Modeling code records
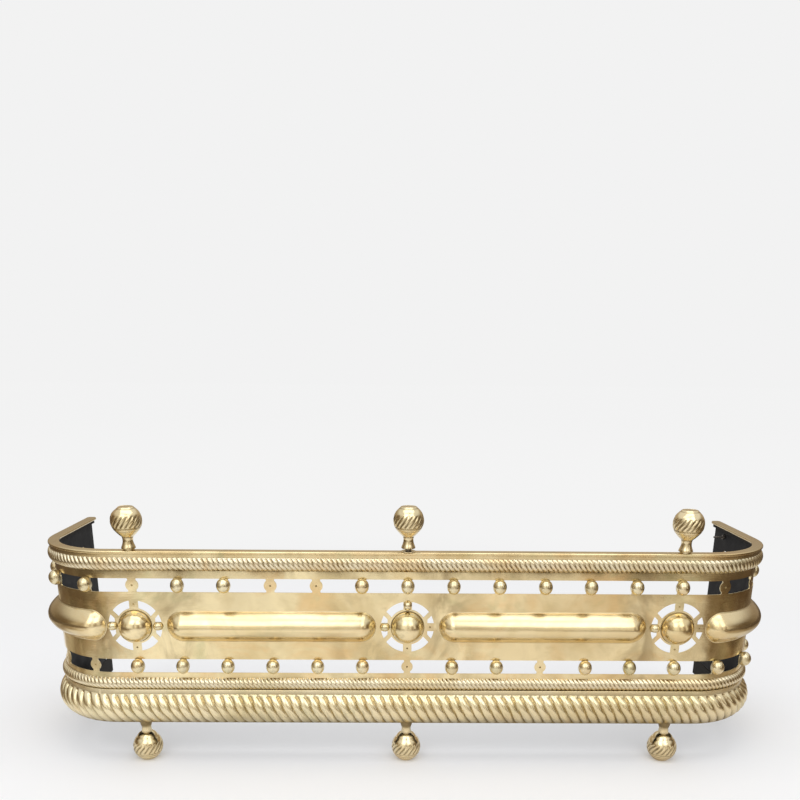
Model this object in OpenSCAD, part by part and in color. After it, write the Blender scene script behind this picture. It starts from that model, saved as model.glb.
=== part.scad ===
// Fire fender: a pierced sheet bent into a U round the hearth, dressed with
// mouldings, bosses, studs and ball finials, standing on ball feet.
// Millimetres. +Z is up and the closed front faces -Y. The origin is on the
// floor, under the middle of the bounding box.
// o is the distance outward from the sheet's outer face; s is the distance
// along that face from the middle of the front.

/* [Plan] */
// Outer face of the sheet at one side to the middle
half_width = 554; // [546:1:640]
// Radius of the rounded corners at the outer face
corner_radius = 109; // [90:1:114]
// Front face of the sheet to its rear ends
depth = 254; // [242:1:320]
// Thickness of the pierced sheet
sheet = 1.6; // [1:0.1:2.4]

/* [Stack of bands] */
// Floor to the underside of the base plate
foot_height = 65; // [58:0.5:90]
// Height of the bulging base moulding
base_bulge_height = 46.8; // [36:0.2:56]
// Height of the plain fillet above the bulge
base_fillet_height = 7.6; // [5:0.1:12]
// Height of the lower rope moulding
lower_rope_height = 18.9; // [14:0.1:24]
// Plain strip between the lower rope and the lower slots
lower_strip = 8.1; // [5:0.1:14]
// Height of the lower row of slots
lower_slot_height = 22; // [20.5:0.1:26]
// Height of the band that carries the bosses and rosettes
band_height = 105.7; // [100:0.1:130]
// Height of the upper row of slots
upper_slot_height = 21; // [20.5:0.1:26]
// Plain strip between the upper slots and the upper rope
upper_strip = 11.6; // [7:0.1:18]
// Height of the upper rope moulding
upper_rope_height = 21.3; // [16:0.1:26]

/* [Mouldings] */
// How far the upper rope stands out from the sheet
upper_rope_proud = 8; // [5:0.1:10]
// How far the lower rope stands out
lower_rope_proud = 7; // [4:0.1:9]
// Wall of both rope mouldings
rope_wall = 1.2; // [0.8:0.1:1.8]
// How far the base fillet stands out
base_fillet_proud = 3; // [2.4:0.1:5]
// How far the bulge stands out past the fillet
base_bulge_proud = 12; // [8:0.1:15]
// Wall of the base moulding
base_wall = 1.5; // [1:0.1:2]

/* [Top rail] */
// Rail past the sheet's outer face
rail_out = 6.5; // [5:0.1:9]
// Rail past the sheet's outer face, inward
rail_in = 10; // [7:0.1:14]
// Height of the rail over its web
rail_height = 9.5; // [8.5:0.1:12]
// Thickness of the rail's cap
rail_cap = 4.4; // [4:0.1:6]
// Rounding along the cap's edges
rail_round = 1.9; // [0.8:0.1:1.9]
// Web under the cap past the sheet's outer face
web_out = 2.5; // [2:0.1:4.5]
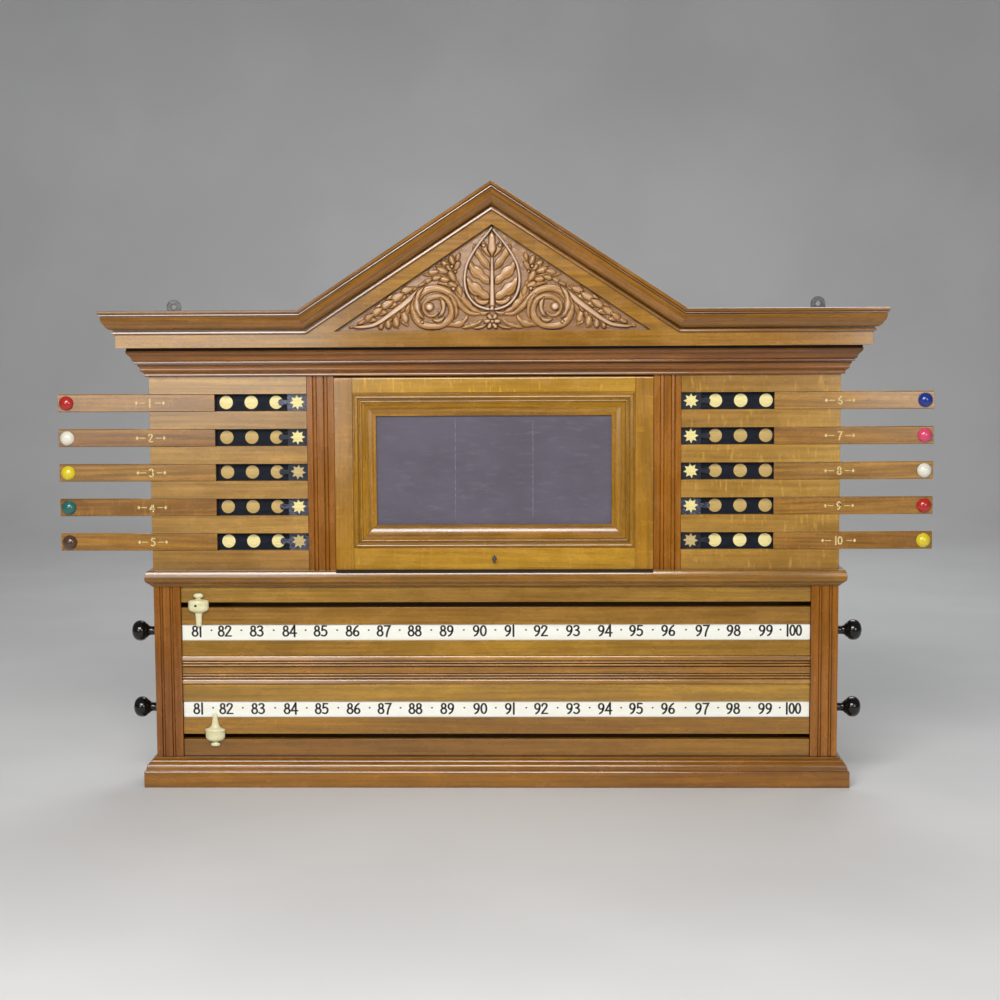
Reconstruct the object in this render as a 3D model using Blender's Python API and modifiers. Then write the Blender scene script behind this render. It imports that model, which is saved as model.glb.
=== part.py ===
"""Oak billiard scoreboard: ten sliding life bars, a slate flap and two number rollers.

Metres, +Z up, front towards -Y. The origin is at floor level, in the middle of the outer box.
"""

import math

import bmesh
import bpy
from mathutils import Vector

# Clearances
GAP = 0.0003  # between pieces that are fixed to each other
SLIDE_GAP = 0.0004  # beside a piece that slides
LAYER_GAP = 0.0005  # between layers that slide over each other
OVERRUN = 0.002  # how far a cut runs past the wall it opens
MERGE_DISTANCE = GAP / 100

# Case, from the floor up
CASE_WIDTH = 1.020
CASE_DEPTH = 0.090
PLINTH_HEIGHT = 0.0441
SCORE_HEIGHT = 0.2580
WAIST_HEIGHT = 0.0235
LIFE_HEIGHT = 0.2895
BED_HEIGHT = 0.0430
BAND_HEIGHT = 0.0190
SIDE_THICKNESS = 0.016
BACK_THICKNESS = 0.008
BACK_RISE = 0.030  # back board above the frieze band
BACK_FOOT = 0.012  # back board above the floor
TOP_THICKNESS = 0.012
BOTTOM_THICKNESS = 0.019
PARTITION_THICKNESS = 0.016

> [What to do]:
Reproduce word for word the lines of the records above, beginning at the first and ending with the line where "upper_rope_height = 21.3; // [16:0.1:26]" appears, and nothing past it.

> [Result of this exercise]:
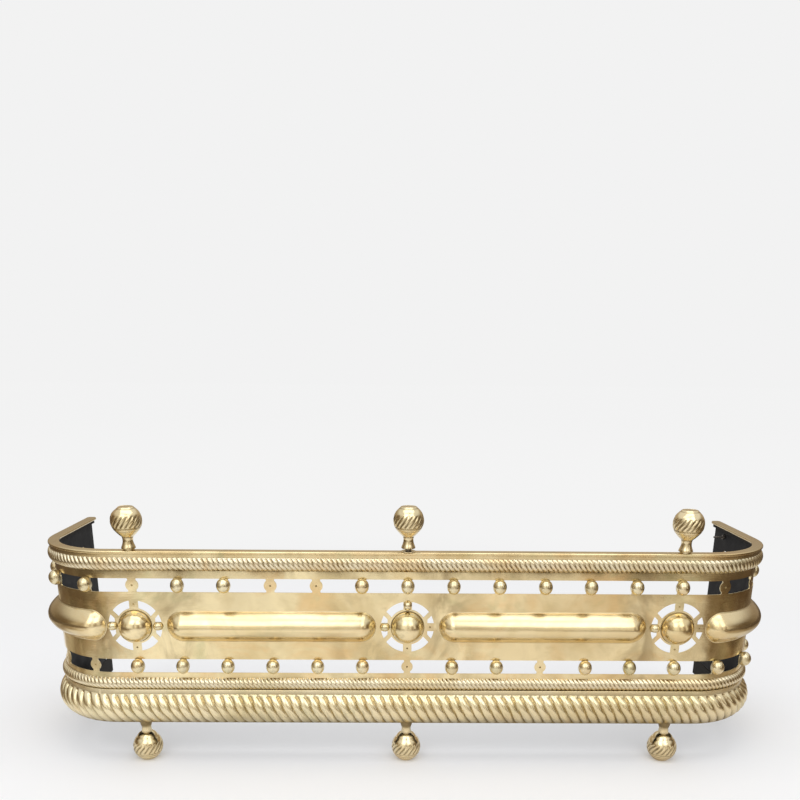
Model this object in OpenSCAD, part by part and in color. After it, write the Blender scene script behind this picture. It starts from that model, saved as model.glb.
=== part.scad ===
// Fire fender: a pierced sheet bent into a U round the hearth, dressed with
// mouldings, bosses, studs and ball finials, standing on ball feet.
// Millimetres. +Z is up and the closed front faces -Y. The origin is on the
// floor, under the middle of the bounding box.
// o is the distance outward from the sheet's outer face; s is the distance
// along that face from the middle of the front.

/* [Plan] */
// Outer face of the sheet at one side to the middle
half_width = 554; // [546:1:640]
// Radius of the rounded corners at the outer face
corner_radius = 109; // [90:1:114]
// Front face of the sheet to its rear ends
depth = 254; // [242:1:320]
// Thickness of the pierced sheet
sheet = 1.6; // [1:0.1:2.4]

/* [Stack of bands] */
// Floor to the underside of the base plate
foot_height = 65; // [58:0.5:90]
// Height of the bulging base moulding
base_bulge_height = 46.8; // [36:0.2:56]
// Height of the plain fillet above the bulge
base_fillet_height = 7.6; // [5:0.1:12]
// Height of the lower rope moulding
lower_rope_height = 18.9; // [14:0.1:24]
// Plain strip between the lower rope and the lower slots
lower_strip = 8.1; // [5:0.1:14]
// Height of the lower row of slots
lower_slot_height = 22; // [20.5:0.1:26]
// Height of the band that carries the bosses and rosettes
band_height = 105.7; // [100:0.1:130]
// Height of the upper row of slots
upper_slot_height = 21; // [20.5:0.1:26]
// Plain strip between the upper slots and the upper rope
upper_strip = 11.6; // [7:0.1:18]
// Height of the upper rope moulding
upper_rope_height = 21.3; // [16:0.1:26]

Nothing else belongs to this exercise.